FOR WHAT IT’S WORTH: Agriculture in spotlight
Agriculture certainly received unprecedented attention last week. Apart from the Portvale strike, the reasons for which even some unionists can’t understand, and its subsequent termination, the industry was highlighted with media coverage of the museum’s public lecture on local diversification efforts, surprisingly well attended in view of the lack of interest generally shown in agriculture and . . . yet another agricultural symposium, this time entitled Moving Towards A Viable And Vibrant Agricultural Sector.
My initial reaction was: “Another one of those?” But, since we were to be graced by the presence of not one but two Members of Parliament, including no less a person than the Prime Minister, who I thought might let us in on Government’s well-guarded secret of its plans for the industry, I decided to attend.
First, the regional Food and Agriculture Organisation (FAO) head again expounded on the virtues of cassava, stressing that “knowing was not enough, we must apply; willing is not enough, we must do”. My sentiments exactly, but hopefully FAO will lead by example since in my experience, studies and workshops rather than actual practical responses to problems are its forte.
This became crystal clear to me years ago when, having attended one of their praedial larceny workshops, I approached them to assist with monitoring the delivery doors of five supermarkets which had implemented the “proof of source” system for fresh produce purchase which, incidentally, the Prime Minister noted in his speech as “one of the approaches intended to deal with praedial larceny”. I didn’t get FAO’s assistance, but the system was implemented anyway and worked well until the “certificates of purchase” (which are government documents), ran out, and I found it impossible to acquire additional ones. So when the Prime Minister states that “we need to start the change in agriculture with haste”, I’m not too excited because haste isn’t in the Civil Service dictionary.

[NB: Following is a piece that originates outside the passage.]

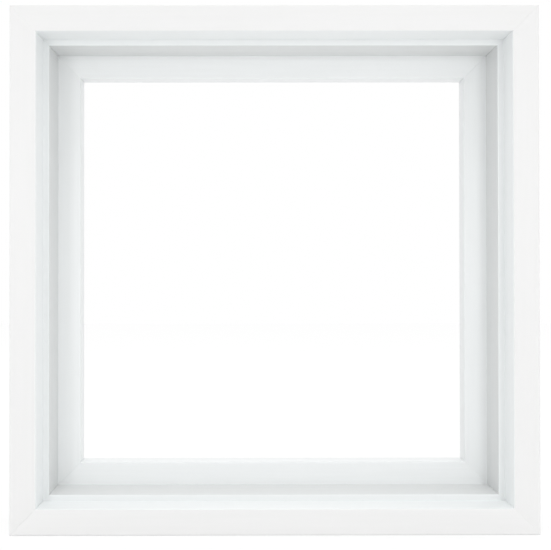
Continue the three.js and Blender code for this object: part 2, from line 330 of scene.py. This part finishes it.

Then we heard that there had never been a national effort to plan the agricultural industry (surprising, since we seemed for years to spend lots of time on national consultations for just that purpose), but Cabinet had recently received the draft National Agricultural Plan, related I suppose to the elusive “White paper” conceived some two years ago, the model farm concept (of similar vintage) and the many iterations of the sugar cane industry plan which are of ancient origin. The suggested market information system is nothing new since we had a perfectly good one in the 1980s which died for whatever reason a few years ago.
What piqued my interest though, are proposed food import and food safety policies (hope they’re sensible), the food zones (although I don’t understand them fully), and the agro-tourism council (once farmers are represented on it). Interesting too, that Minister of Industry Donville Inniss seems to be making encouraging noises about import regulations, and is quoted as saying Barbados was prepared to raise taxes on imported processed chicken with or without the approval of CARICOM, and that while Barbados had a record of honouring all its trade agreements, it was time to take the lead in a changing world dynamic. Are we finally seeing the light?
Our Minister of Agriculture assured us yet again that sugar won’t be imported and the sugar cane industry would also be producing electricity, molasses and ethanol. Disappointingly though, the industry stakeholders still seem not to be privy to the costs/revenue involved, yet are expected to produce the raw material for the initiative.
Returning to the Portvale issue, the Barbados Workers’ Union is reportedly claiming a victory for workers across the island. I don’t know about that, but I know the considerable damage done by the strike must be felt in workers’ pockets in the long run. The strike has dampened the spark of enthusiasm apparent in the industry after decades of low morale. It’s interesting that the factory was to work this Easter weekend, unheard of in the past. I’m sure God will forgive the workers, and hope that other “supreme powers” will be just as forgiving during the Heroes and May Day weekend, and let the factory work. Why can hotels work through these holidays with no special pay, but the sugar industry can’t?
Finally, I agree with the Prime Minister that there’s only so much Government can do, but whatever it does, needs to be supportive rather than restrictive.
• Dr Frances Chandler is a former Independent senator.